The Wallabies say the All Blacks are under all the pressure for Saturday's Bledisloe Cup match as they seek to keep the world champions winless in fortress Sydney for a third straight year.
All Blacks coach Steve Hansen declared the Wallabies have "problems" after arriving in Sydney on Sunday, which riled the Australians.
"From what it sounds like coming out of their camp, there's no point us turning up," Wallabies vice-captain Rob Horne said.
But Horne declared that the world champions will be weighed down by expectation.
"All the pressure is on them, they have to - they're supposed to - win," Horne said.
Even more so considering their record at ANZ Stadium is the worst of any major ground in the world over the past 15 years, with just seven wins, seven losses and a draw for a winning ratio of 47 per cent.
In that same period since 1999, the All Blacks' overall winning record is 85 per cent.
While the Kiwis have held the Bledisloe for 13 straight years and have won back-to-back World Cups, they haven't won in Sydney since 2013, with a loss and a draw in their most recent visits.
The Wallabies also took umbrage at Hansen's remarks that their players lacked recent big-game experience after their Super Rugby sides failed to make the semi-finals.
"He's probably saying that because he keeps wanting to rub it in that we're not good enough, because we're not playing finals," Wallabies coach Michael Cheika said.
"They're off the back of a big season, we understand where we sit in the picture and the perception for them, I understand that.
"We just need to be worthy to be able to play in our own jersey and play the best we possibly can for Australia on Saturday night."
Cheika and Hansen have lobbed verbal grenades at each other in the past two days as preparations for the Bledisloe heats up.
This will be the first time since New Zealand defeated Australia in the World Cup final last year that the two teams have collided.
After that victory, Cheika beat Hansen for World Rugby's coach of the year award.
"I don't know why he's upset or what he's upset about, that's up to him," Cheika said.
"For us, we know how we're thought of; they think we're no chance to do anything.
"That's what they really think, our problem is that we've got nothing and we're going up against the world No.1, that's what they really think.
"I understand what he's saying, we will just be doing our best when we play them.
"I know that not many people are expecting us, as he isn't, to do much.
"When they say we've got our own problems that's what they're referring to, that we can't beat them.

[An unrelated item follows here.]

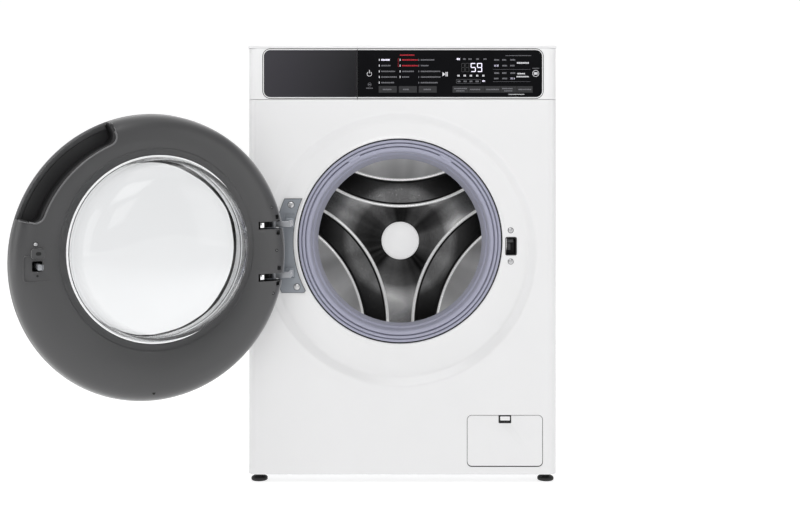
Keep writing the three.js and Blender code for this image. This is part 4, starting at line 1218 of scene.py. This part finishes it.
def doorRim(bm):
    lathe(bm, [(172.4, -52), (228, -52), (236, -50.8), (243, -49), (248, -46.2), (252, -43), (255, -38.6),
               (256.6, -34),
               (257, -31), (256.6, -29.8), (255, -29.5), (253.5, -29.5), (249, -40), (241, -45.5), (227, -48),
               (172.4, -48)], z=recessZ, steps=160, closed=True)


# the rim's lighter grey is painted highlight on the door's dark plastic
rim = piece("doorRim", doorRim, "door", rimGreyPaintedHighlight, ["door_frame"], smooth=40)
carve(rim, [cutter(lambda bm: box(bm, -275, -207, -45, 12, z - 7.6, z + 7.6)) for z in door["slots"]])
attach(rim, "door")
turnMesh(rim, openDoor)

piece("doorWindow", lambda bm: lathe(
    bm, [(0, -57), (60, -56.5), (110, -55.2), (150, -53.4), (171.5, -52.3), (171.9, -50.6), (171.5, -49),
         (150, -50.2),
         (110, -52), (60, -53.2), (0, -53.6)], z=recessZ, steps=96),
    "door", clearGlass, ["door_window"], smooth=50, after=openDoor)
piece("doorBowl", lambda bm: lathe(
    bm, [(0, 81), (30, 80.8), (58, 80), (84, 78.2), (104, 75), (119, 70.4), (130, 64), (140, 54), (147, 42),
         (152, 30),
         (155, 18), (157, 6), (158, -6), (158.4, -20), (160, -27.6), (164, -31.2), (168, -32), (172.4, -32),
         (173, -29.6), (172.4, -27), (168, -27), (164.6, -25.4), (163.2, -21), (163, -2), (161.8, 10), (160,
             20),
         (157, 33), (152, 45), (145, 58), (135, 68), (123, 75.4), (108, 80), (86, 83.2), (60, 85), (30, 85.8),
         (0, 86)],
    steps=128), "door", clearGlass, ["door_glass"], smooth=60, after=openDoor)


def glassRing(bm):
    # the white band where the bowl meets its seat, made brighter with a painted glow
    lathe(bm, [(163.4, -24), (166.9, -24), (166.9, 1.6), (166.2, 2.4), (164.2, 2.4), (163.4, 1.6)], steps=160,
          closed=True)


piece("glassBand", glassRing, "door", frostedEdgeGlow, smooth=50, after=openDoor)


# painted shadow: a black line just inside the white band
piece("bandShadowLine", lambda bm: lathe(bm, [(161, -3), (162.6, -3), (162.6, 1), (161, 1)], steps=160,
                                   closed=True),
      "door", paintedShadowBlack, smooth=40, after=openDoor)


def bowlLine(bm):
    lathe(bm, [(158.3, -31.6), (163, -31.6), (163, -33.4), (158.3, -33.4)], steps=160, closed=True)


piece("bowlSeal", bowlLine, "door", blackRubber, smooth=50, after=openDoor)


# painted shade: black sheets lining the slots where the hinge arms enter the door
def slotShadowSheets(bm):
    for z in door["slots"]:
        box(bm, -238.5, -194, -44.6, -43.2, z - 9, z + 9)
        for low in (z - 8.8, z + 7.4):
            box(bm, -242, -194, -44, -1.5, low, low + 1.4)
        box(bm, -195, -193.6, -44, 0.4, z - 7.8, z + 7.8)


piece("slotShadowSheets", slotShadowSheets, "door", paintedShadowBlack, smooth=30, after=openDoor)


def slotSprings(bm):
    for z in door["slots"]:
        box(bm, -211.4, -202, -24, -5, z - 6, z + 6, 1.6)


def hookClaw(bm):
    box(bm, 207.5, 212.5, -14, 30, 445.4, 454.6, 1.0)
    box(bm, 207.5, 217, 25, 30, 445.4, 454.6, 1.0)


piece("doorHook", hookClaw, "hook", armSteel, ["door_hook"], smooth=35, after=openDoor)


# painted shade: black sheets lining the pocket behind the hook's hole
def hookPocketShadow(bm):
    box(bm, 200.6, 221.4, -26, -24.6, 440, 460)
    for x in (200.6, 220.4):
        box(bm, x, x + 1, -25, -0.6, 440, 460)
    for z in (439.6, 459.4):
        box(bm, 200.6, 221.4, -25, -0.6, z, z + 1)


piece("hookPocketShadow", hookPocketShadow, "door", paintedShadowBlack, smooth=30, after=openDoor)


def hookBoss(bm):
    roundedPlate(bm, 199, 222, 463, 480, 5, 2.8, 8.4)


boss = piece("hookBoss", hookBoss, "door", coverGrey, smooth=35, after=openDoor)
softenEdges(boss, 1, 3)
# painted shade: a black plate in the hole of the hook's boss
piece("bossHoleShadow", lambda bm: roundedPlate(bm, 206, 215, 468.6, 474.4, 2.6, 7.8, 8.6), "door", paintedShadowBlack,
      smooth=40, after=openDoor)


rimProfile = [(0, 3.4), (222, 3.1), (229, 2.2), (236, 0.2), (242, -2.8), (247.4, -7), (251.6, -12.4)]
coverScrews = [(-223, 539.6, 3), (-232.6, 459, 3), (-226, 379, 3), (211, 434, 2), (6, 216, 2.6)]


def rimDepth(x, z):
    r = math.hypot(x - portX, z - recessZ)
    for (r0, d0), (r1, d1) in zip(rimProfile, rimProfile[1:]):
        if r <= r1:
            return d0 + (d1 - d0) * (r - r0) / (r1 - r0)
    return rimProfile[-1][1]


# painted shade: black discs in the cover's screw holes
def coverHoleShadows(bm):
    for x, z, r in coverScrews:
        disc(bm, x, z, r, rimDepth(x, z) - 1.5, rimDepth(x, z) + 0.5, 20)


def coverScrewHeads(bm):
    for x, z, r in coverScrews[:3]:
        disc(bm, x, z, r * 0.5, rimDepth(x, z) - 1, rimDepth(x, z) + 0.9, 16)


piece("coverHoleShadows", coverHoleShadows, "door", paintedShadowBlack, smooth=40, after=openDoor)
piece("coverScrewHeads", coverScrewHeads, "door", rimGreyPaintedHighlight, smooth=40, after=openDoor)
screw("hookScrew", 214, 487, 3.4, 3.4, "door", after=openDoor, behind=True)
print("door is built")


# Hinge
def hingePlate(bm):
    roundedPlate(bm, -240, -190, 370, 552, 4, 8.7, 11.7)


plate = piece("hingeBracket", hingePlate, "cabinet", hingeSteel, ["hinge_bracket"], smooth=30)
carve(plate, [cutter(lambda bm: disc(bm, portX, portZ, 208.5, 4, 16, 192))])
carve(plate, [cutter(lambda bm: disc(bm, portX, recessZ, 245, 4, 16, 192))], "INTERSECT")
carve(plate, [cutter(lambda bm: roundedPlate(bm, -230, -209.6, 398, 524, 4, 7, 10.7))])
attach(plate, "cabinet")
softenEdges(plate, 0.9, 3)
weighNormals(plate)
# painted shadow: a black plate just behind the bracket and slightly larger, for the dark line round its edge
edgeShadow = piece("hingeEdgeShadow", lambda bm: roundedPlate(bm, -241, -189, 369, 553, 5, 11, 11.9), "cabinet",
                paintedShadowBlack,
                smooth=30)
carve(edgeShadow, [cutter(lambda bm: disc(bm, portX, portZ, 207.6, 4, 16, 192))])
carve(edgeShadow, [cutter(lambda bm: disc(bm, portX, recessZ, 246, 4, 16, 192))], "INTERSECT")
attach(edgeShadow, "cabinet")


def hingeArms(bm):
    for z in door["slots"]:
        box(bm, -246, -213, -42, -36, z - 5.5, z + 5.5, 1.0)
        made = bmesh.ops.create_cone(bm, cap_ends=True, segments=40, radius1=0.0052, radius2=0.0052,
                                     depth=0.011)
        bmesh.ops.translate(bm, verts=made["verts"], vec=at(-246, -39, z))


def hingeLegs(bm):
    for z in door["slots"]:
        box(bm, -218.8, -212.8, -41.6, 9, z - 5.3, z + 5.3, 0.8)


def hingeRoots(bm):
    for z in door["slots"]:
        box(bm, -227, -211, 7.6, 10.7, z - 9, z + 9, 1.2)


piece("hingeArms", hingeArms, "cabinet", armSteel, smooth=40)
# painted highlight: the bends of the arms in the lighter steel
piece("hingeLegs", hingeLegs, "cabinet", bendSteelPaintedHighlight, smooth=40)
piece("hingeRoots", hingeRoots, "cabinet", hingeSteel, smooth=40)
piece("slotSprings", slotSprings, "door", brightSteel, smooth=40, after=openDoor)
screw("hingeScrewUpper", -217, 541, 8.7, 6, "cabinet")
screw("hingeScrewLower", -205.5, 381, 8.7, 6, "cabinet")
print("hinge is built")


# Back
def serviceCover(bm):
    roundedPlate(bm, -175, 165, 190, 640, 14, 463.3, 466)


coverPlate = piece("serviceCover", serviceCover, "cabinet", zinc, smooth=35)
carve(coverPlate, [cutter(lambda bm: [roundedPlate(bm, -60 + 0, 60, 250 + 22 * i, 256 + 22 * i, 2.9, 460, 470,
                                                   5)
                                      for i in range(8)])])
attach(coverPlate, "cabinet")
softenEdges(coverPlate, 0.8, 3)
for i, (x, z) in enumerate([(-165, 200), (155, 200), (-165, 630), (155, 630), (-165, 415), (155, 415)]):
    screw(f"coverScrew{i + 1}", x, z, 466, 4.4, "cabinet", behind=True)
for i, (x, z) in enumerate([(-230, 560), (215, 560), (-230, 180), (215, 180)]):
    piece(f"transitCap{i + 1}", lambda bm: lathe(bm, [(0, 463.2), (17, 463.2), (17, 465), (15.4, 466.2), (8,
        466.6),
                                                      (7, 464.8), (0, 464.8)], x, z, 48),
          "cabinet", greyPlastic, smooth=40)
print("back is built")

# Studio
studio = {"lens": 53.7, "stand": 2315, "eyeHeight": 630, "shift": (-0.0031, -0.1331),
          "sweepReach": 14, "coveStart": 4, "coveRadius": 3, "coveSteps": 24}
cameraData = bpy.data.cameras.new("camera")
cameraData.lens = studio["lens"]
cameraData.sensor_width = 36
cameraData.shift_x, cameraData.shift_y = studio["shift"]
cameraData.clip_end = 50
camera = bpy.data.objects.new("camera", cameraData)
scene.collection.objects.link(camera)
camera.location = at(0, -studio["stand"], studio["eyeHeight"])
camera.rotation_euler = (math.pi / 2, 0, 0)
scene.camera = camera

# the floor runs up into the backdrop in one curve
reach, coveRadius, coveSteps = studio["sweepReach"], studio["coveRadius"], studio["coveSteps"]
sweepFloor = floorZ - 0.0002
sweepMesh = bmesh.new()
corner = [sweepMesh.verts.new((-reach, studio["coveStart"] + coveRadius * math.sin(a),
                               sweepFloor + coveRadius * (1 - math.cos(a))))
          for a in (math.pi / 2 * i / coveSteps for i in range(coveSteps + 1))]
for a, b in zip(corner, corner[1:]):
    sweepMesh.edges.new((a, b))
near = sweepMesh.verts.new((-reach, -reach, sweepFloor))
high = sweepMesh.verts.new((-reach, studio["coveStart"] + coveRadius, reach))
sweepMesh.edges.new((near, corner[0]))
sweepMesh.edges.new((corner[-1], high))
made = bmesh.ops.extrude_edge_only(sweepMesh, edges=sweepMesh.edges[:])["geom"]
bmesh.ops.translate(sweepMesh, verts=[v for v in made if isinstance(v, bmesh.types.BMVert)],
                    vec=(2 * reach, 0, 0))
bmesh.ops.recalc_face_normals(sweepMesh, faces=sweepMesh.faces)
sweep = meshObject("sweep", sweepMesh)
sweep.data.materials.append(floorPale)
smoothBy(sweep, 40)


def softLight(name, where, target, size, power, colour=(1, 1, 1)):
    data = bpy.data.lights.new(name, "AREA")
    data.shape = "RECTANGLE"
    data.size, data.size_y = size
    data.energy = power
    data.color = colour
    lamp = bpy.data.objects.new(name, data)
    scene.collection.objects.link(lamp)
    lamp.location = where
    lamp.rotation_euler = (Vector(target) - Vector(where)).to_track_quat("-Z", "Y").to_euler()
    lamp.visible_camera = False


softLight("front", (0.1, -3.3, 1.75), (0, 0, 0.4), (1.7, 1.1), 12)
softLight("above", (-0.5, -2.0, 3.0), (0, 0, 0.3), (2.2, 1.4), 32)
softLight("leftFill", (-3.2, -1.6, 1.3), (0, 0, 0.4), (1.4, 2.4), 15)
softLight("rightFill", (3.0, -1.8, 1.4), (0, 0, 0.4), (1.4, 2.4), 12)
softLight("overhead", (0, 0.6, 3.2), (0, 0, 0), (3, 3), 14)
softLight("backFill", (0.4, 3.4, 1.8), (0, 0, 0.4), (2.4, 1.8), 22)
world = bpy.data.worlds.new("studio")
world.use_nodes = True
world.node_tree.nodes["Background"].inputs["Color"].default_value = (1, 1, 1, 1)
world.node_tree.nodes["Background"].inputs["Strength"].default_value = 0.28
scene.world = world
scene.view_settings.view_transform = "Standard"
print("studio is ready")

"We'll just have to work on how we're going to do that.
"Not many people over there or probably here give us much of a chance, especially based on our performances against them around our [Super Rugby] teams, but we've been working hard for a few weeks to get ourselves together."
Hansen had claimed in June that England coach Eddie Jones had bullied Cheika in the media during the tourists' 3-0 series win against the Wallabies.
Cheika is certainly creating a siege mentality around his squad as they attempt to end one of the longest losing streaks in sport.
The Wallabies last held the Bledisloe Cup in 2002.